From these results, the agent clearly does a good job of eating both ghosts and fruit, with the best hand-coded policy achieving an average score of 102290. The best random policy achieves an average score of 62657.
These policies are:
Hand-coded
[1]: if CONSTANT>=0.0 then TO_DOT+
[1]: if NEAREST_ED_GHOST<99.0 then TO_ED_GHOST+
[1]: if NEAREST_FRUIT<99.0 then TO_FRUIT+
[1]: if NEAREST_ED_GHOST<99.0 then TO_ED_GHOST+
[1]: if NEAREST_GHOST<4.0 then FROM_GHOST+
[2]: if MAX_JUNCTION_SAFETY<3.0 then TO_SAFE_JUNCTION+
[2]: if NEAREST_POWER_DOT<2.0 and NEAREST_GHOST<5.0 then TO_POWER_DOT+
[3]: if NEAREST_ED_GHOST>=99.0 then FROM_POWER_DOT-
[3]: if CONSTANT>=0.0 then TO_SAFE_JUNCTION+
[3]: if CONSTANT>=0.0 then TO_SAFE_JUNCTION+
This policy looks quite well formed. The first priority is the one that changes most. Essentially, it is read in reverse order: If a ghost is close, run from it; else if there are edible ghosts, eat them; else if there is a fruit eat it, or default to eating dots. The second priority deals mainly with tiebreaking decisions when ghosts are near, in that it chooses the max junction safety direction or towards the powerdot if it is close. Finally, the last priority puts in default tie-breaking by choosing the safest junction.
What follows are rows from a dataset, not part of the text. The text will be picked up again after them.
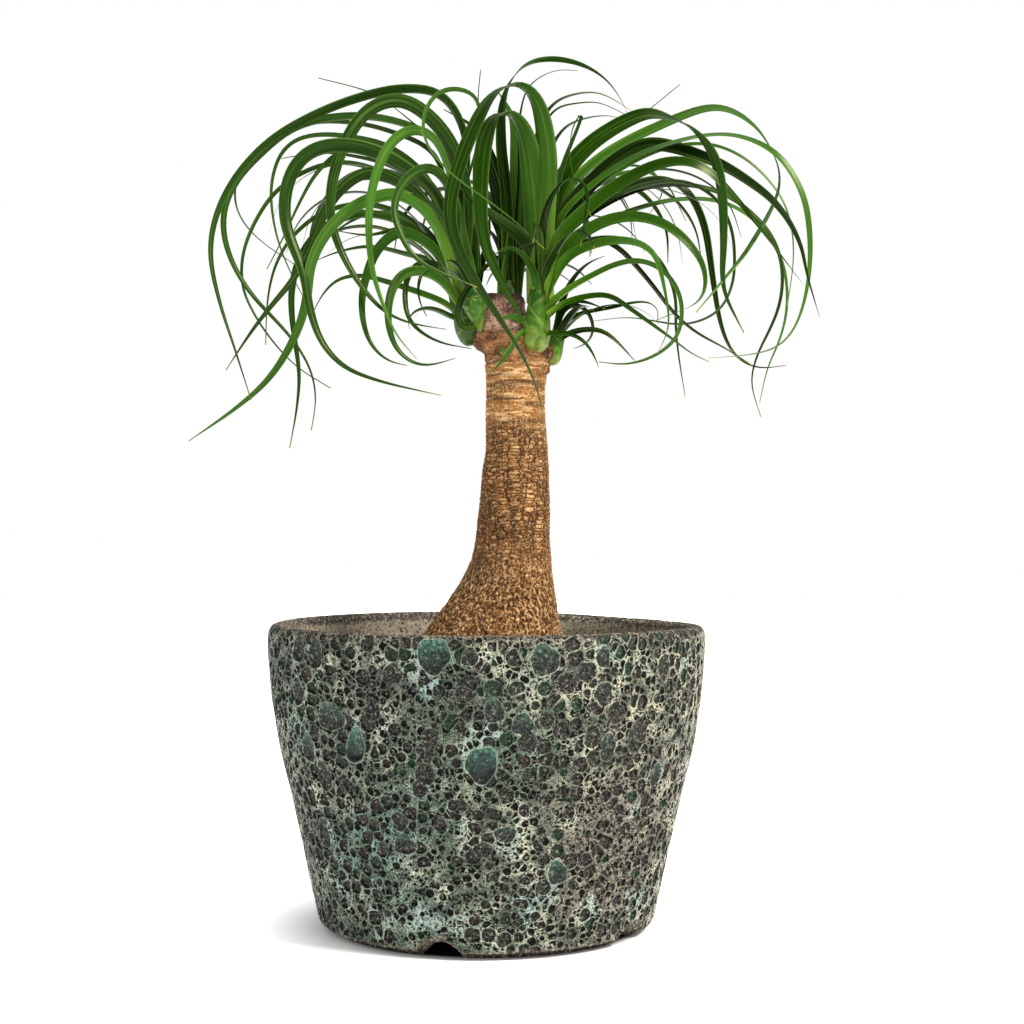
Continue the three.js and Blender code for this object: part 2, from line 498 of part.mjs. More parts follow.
// Route of a hidden leaf: it rises from the shoot base and bends over under its own weight.
const whorlRoute = (head, bearing, length, rise, fall, key) => {
  const route = [alongBase(head, 0.84)];
  const out = new THREE.Vector3(Math.cos(bearing), Math.sin(bearing), 0);
  const swirl = (draw(key + 0.7) - 0.5) * 0.5;
  let here = alongBase(head, 0.98).addScaledVector(out, head.radius * 0.4);
  const hops = 8;
  for (let k = 0; k < hops; k++) {
    const f = (k + 0.5) / hops;
    const angle = THREE.MathUtils.degToRad(rise + (fall - rise) * f ** 1.4);
    const a = bearing + swirl * f;
    const step = new THREE.Vector3(
      Math.cos(a) * Math.cos(angle),
      Math.sin(a) * Math.cos(angle),
      Math.sin(angle),
    );
    here = here.clone().addScaledVector(step, length / hops);
    route.push(here);
  }
  return route;
};

const straps = [];
const VIEW = new THREE.Vector3(0, 1, 0);
LEAVES.forEach((leaf) => {
  const steps = THREE.MathUtils.clamp(Math.round(0.6 * (leaf[5].length / 2)) + 1, 5, 12);
  straps.push({ head: leaf[0], solid: blade(readRoute(leaf), leaf[1], leaf[4], VIEW, steps) });
});
WHORLS.forEach(([name, count, first, sweep, shortest, longest, rise, fall], set) => {
  for (let i = 0; i < count; i++) {
    const key = 31 * set + i + 1;
    const share = (i * 0.618034 + draw(key) * 0.08) % 1;
    const bearing = THREE.MathUtils.degToRad(first + sweep * share);
    const length = shortest + (longest - shortest) * draw(key + 0.3);
    const up = rise + 14 * (draw(key + 0.5) - 0.5);
    const route = whorlRoute(HEADS[name], bearing, length, up, fall + 20 * draw(key + 0.9), key);
    const side = new THREE.Vector3(-Math.sin(bearing), Math.cos(bearing), 0);
    const lean = 50 * (draw(key + 0.2) - 0.5);
    const width = Math.min(13, 6 + length / 50);
    const rolls = [90, 90 + lean, 90 + 1.6 * lean];
    straps.push({ head: name, solid: blade(route, width, rolls, side, length > 200 ? 6 : 5) });
  }
});

const heads = {};
Object.entries(HEADS).forEach(([name, head]) => {
  trunk = trunk.subtract(solidOf(shootBase(head, GAP)));
  heads[name] = solidOf(shootBase(head, 0));
});
straps.forEach(({ head, solid }) => {
  heads[head] = heads[head].add(solid);
});

const plant = new THREE.Group();
const place = (name, solid, color, roughness) => {
  const material = new THREE.MeshStandardMaterial({ color, roughness, metalness: 0 });
  const mesh = new THREE.Mesh(geometryOf(solid), material);
  mesh.name = name;
  plant.add(mesh);
};
place("pot", pot, 0x5a5550, 0.45);
place("soil", soil, 0x3a2d22, 0.95);
place("trunk", trunk, 0xb98a4e, 0.85);
Object.entries(heads).forEach(([name, solid]) => place(`leaf_head_${name}`, whole(solid), 0x3f7a1e, 0.45));

export default plant;
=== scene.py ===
import math

import bpy
import numpy as np
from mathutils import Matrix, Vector


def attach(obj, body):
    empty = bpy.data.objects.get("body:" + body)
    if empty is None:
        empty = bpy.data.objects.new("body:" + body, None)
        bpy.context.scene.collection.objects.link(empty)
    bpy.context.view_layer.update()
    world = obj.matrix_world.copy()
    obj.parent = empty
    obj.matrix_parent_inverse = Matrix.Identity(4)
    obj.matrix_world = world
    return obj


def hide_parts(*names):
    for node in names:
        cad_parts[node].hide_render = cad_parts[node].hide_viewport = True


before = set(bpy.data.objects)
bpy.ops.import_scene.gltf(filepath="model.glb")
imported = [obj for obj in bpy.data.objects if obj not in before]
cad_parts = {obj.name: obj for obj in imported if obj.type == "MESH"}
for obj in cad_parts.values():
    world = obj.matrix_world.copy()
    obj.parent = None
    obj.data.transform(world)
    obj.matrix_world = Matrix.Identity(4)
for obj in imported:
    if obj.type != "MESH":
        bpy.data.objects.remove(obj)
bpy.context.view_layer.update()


# Studio: a white table top under a white sky, with a high soft key light from the right and a
# weaker fill from the left. The camera stands in front and looks level at the trunk's middle.

# Sizes are in mm unless a comment says metres, and MM turns them into metres.
MM = 0.001


def linear(hex_colour):
    """An sRGB hex colour turned to linear, with full alpha."""
    parts = [int(hex_colour[i : i + 2], 16) / 255 for i in (1, 3, 5)]
    return tuple(c / 12.92 if c <= 0.04045 else ((c + 0.055) / 1.055) ** 2.4 for c in parts) + (1,)


def add(tree, kind, inputs=(), **settings):
    """Adds one node with its settings; an input is given a value, or another node's output."""
    made = tree.nodes.new(kind)
    for name, value in settings.items():
        setattr(made, name, value)
    for key, value in dict(inputs).items():
        if isinstance(value, bpy.types.NodeSocket):
            tree.links.new(value, made.inputs[key])
        else:
            is_colour = isinstance(value, str) and value.startswith("#")
            made.inputs[key].default_value = linear(value) if is_colour else value
    return made


def coats(tree, under, laid):
    """Colours laid over one another. Each coat has a value, the two places of that value between
    which the coat comes in, its greatest share, and its colour."""
    for value, low, high, most, colour in laid:
        share = {"Value": value, "From Min": low, "From Max": high, "To Max": most}
        share = add(tree, "ShaderNodeMapRange", share).outputs[0]
        mix = {0: share, 6: under, 7: colour}
        under = add(tree, "ShaderNodeMix", mix, data_type="RGBA").outputs[2]
    return under


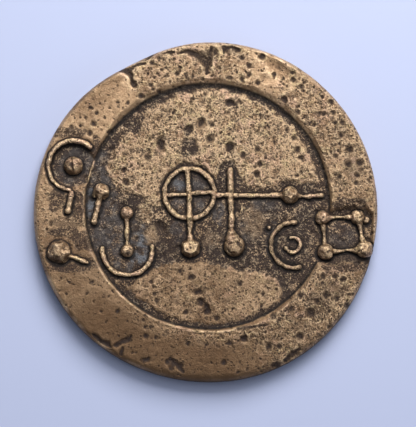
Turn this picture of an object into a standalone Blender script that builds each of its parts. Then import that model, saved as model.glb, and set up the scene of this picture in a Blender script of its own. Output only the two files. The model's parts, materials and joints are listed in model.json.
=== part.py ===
"""A round cast bronze medallion lying face up, for Blender 4.5.

It is one casting: a thick disc with a hand-worked, slightly uneven outline, a raised rim,
a round field sunk off centre, and an emblem of wires and balls that stand up from the metal.
Everything is in metres, +Z up, with the origin under the middle of the flat back.
"""

import math

import bmesh
import bpy
from mathutils import Vector

# The disc
DISC_RADIUS = 0.0250
DISC_THICKNESS = 0.0034
EDGE_ROLL_WIDTH = 0.0013
EDGE_ROLL_DROP = 0.0012
EDGE_STEPS = 4
BACK_ROUND = 0.0006
BACK_STEPS = 2
OUTLINE_SEGMENTS = 90

# The uneven outline: lobes round the disc, the height of each as a share of the radius, and its bearing
OUTLINE_LOBES = ((2, 0.0060, 15), (3, 0.0055, 62), (5, 0.0020, 10))
FLAT_DEPTH = 0.00040
FLAT_BEARING = 116
FLAT_SPREAD = 13

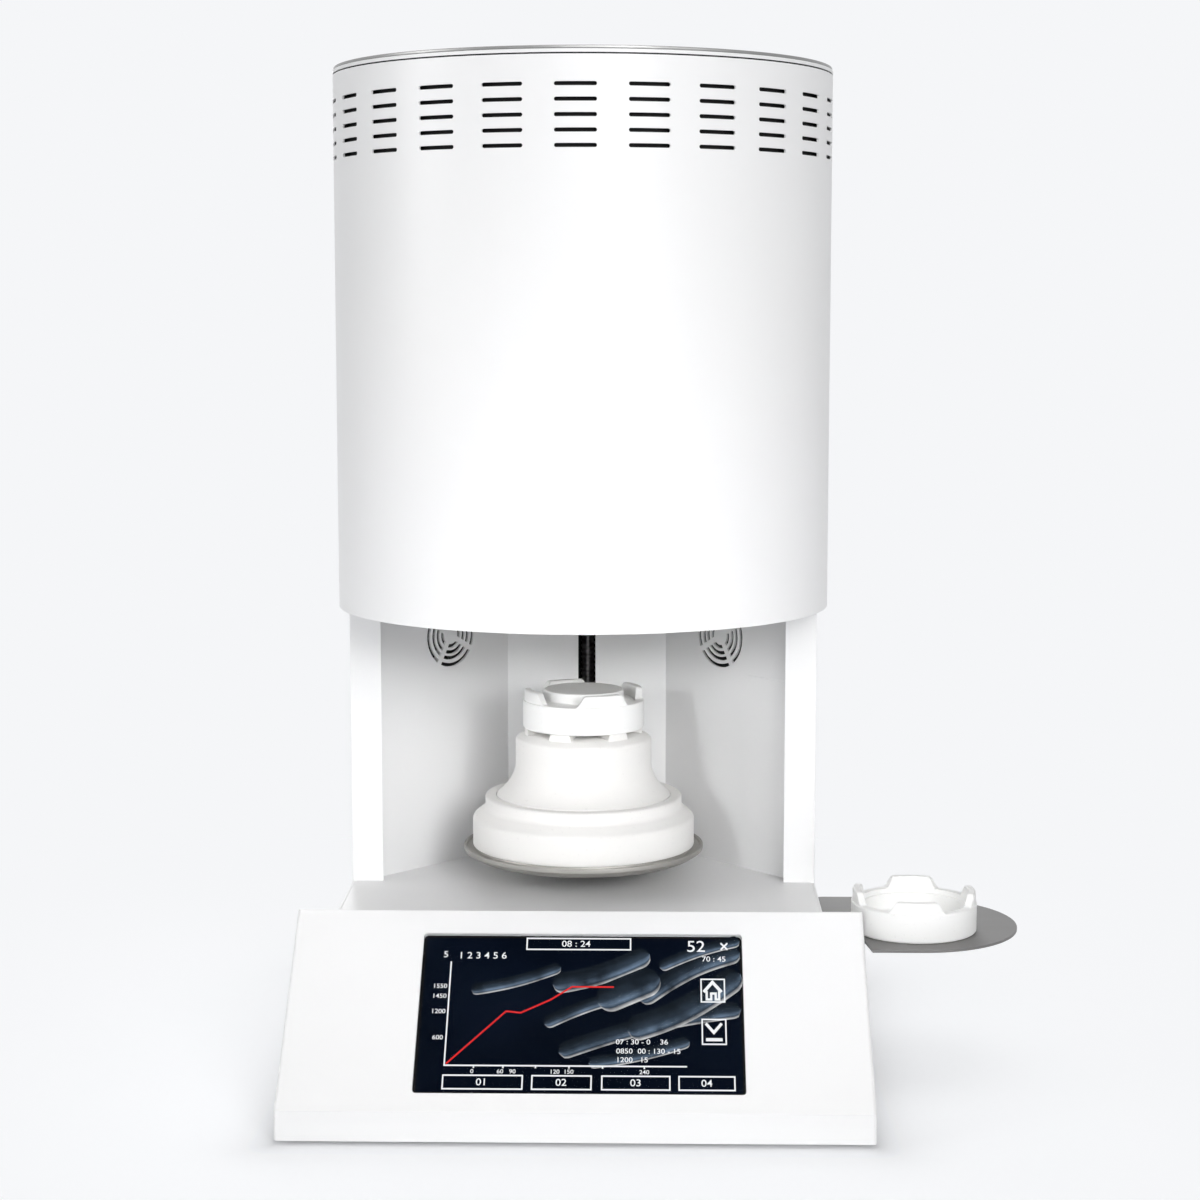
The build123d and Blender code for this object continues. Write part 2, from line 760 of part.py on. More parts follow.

The default behaviour of this policy is to eat edible ghosts and fruit if available, otherwise eat dots, with the eating always in the safest direction. Of course, above all this is avoiding ghosts.
Random rule policy
[1]: if FROM_GHOST_CENTRE+ then TO_DOT+
[1]: if CONSTANT>=1.0 and GHOST_CENTRE_DIST<15.793810320642846 then FROM_POWER_DOT-
[1]: if DOT_CENTRE_DIST>=17.11724276862369 and TO_CENTRE_OF_DOTS- then FROM_GHOST_CENTRE-
[1]: if NEAREST_GHOST>=15.0 and TO_ED_GHOST+ then TO_DOT+
[1]: if NEAREST_GHOST>=21.0 and MAX_JUNCTION_SAFETY<4.0 then TO_FRUIT-
[1]: if NEAREST_ED_GHOST>=10.0 then TO_DOT+
[1]: if NEAREST_FRUIT>=8.0 then TO_DOT+
[1]: if NEAREST_POWER_DOT>=9.0 and FROM_POWER_DOT+ then TO_DOT+
[2]: if FROM_GHOST+ then TO_DOT+
[2]: if FROM_POWER_DOT- then FROM_GHOST-
[2]: if KEEP_DIRECTION+ then TO_SAFE_JUNCTION-
[2]: if NEAREST_GHOST<6.0 then TO_DOT-
[2]: if TO_DOT+ then KEEP_DIRECTION+
[2]: if NEAREST_ED_GHOST>=10.0 and TO_CENTRE_OF_DOTS- then TO_POWER_DOT-
[2]: if FROM_GHOST_CENTRE+ then FROM_GHOST+
[2]: if DOT_CENTRE_DIST<17.11724276862369 and TO_DOT+ then FROM_GHOST_CENTRE-
[2]: if TO_SAFE_JUNCTION+ then TO_FRUIT-
[3]: if NEAREST_ED_GHOST>=3.0 and NEAREST_DOT>=1.0 then FROM_GHOST+
[3]: if MAX_JUNCTION_SAFETY<13.0 and NEAREST_DOT>=12.0 then FROM_GHOST+
[3]: if NEAREST_ED_GHOST>=10.0 then TO_ED_GHOST-
[3]: if NEAREST_FRUIT>=2.0 then TO_CENTRE_OF_DOTS-
[3]: if CONSTANT<1.0 then TO_DOT-
[3]: if MAX_JUNCTION_SAFETY<4.0 and GHOST_DENSITY>=0.0 then KEEP_DIRECTION+
[3]: if TO_DOT- then TO_FRUIT+
[3]: if TO_FRUIT+ then TO_SAFE_JUNCTION-
[3]: if FROM_POWER_DOT+ then FROM_GHOST+
[3]: if NEAREST_FRUIT>=18.0 and FROM_POWER_DOT- then KEEP_DIRECTION-
This policy is much bigger, unfortunately, and probably has a lot of redundant rules. However, when watching the agent, it appears to use the to dot approach for priority 1 and from ghost for priority 2. This works by deactivating to dot when a ghost draws near, thus causing the priority 2 behaviour to take over.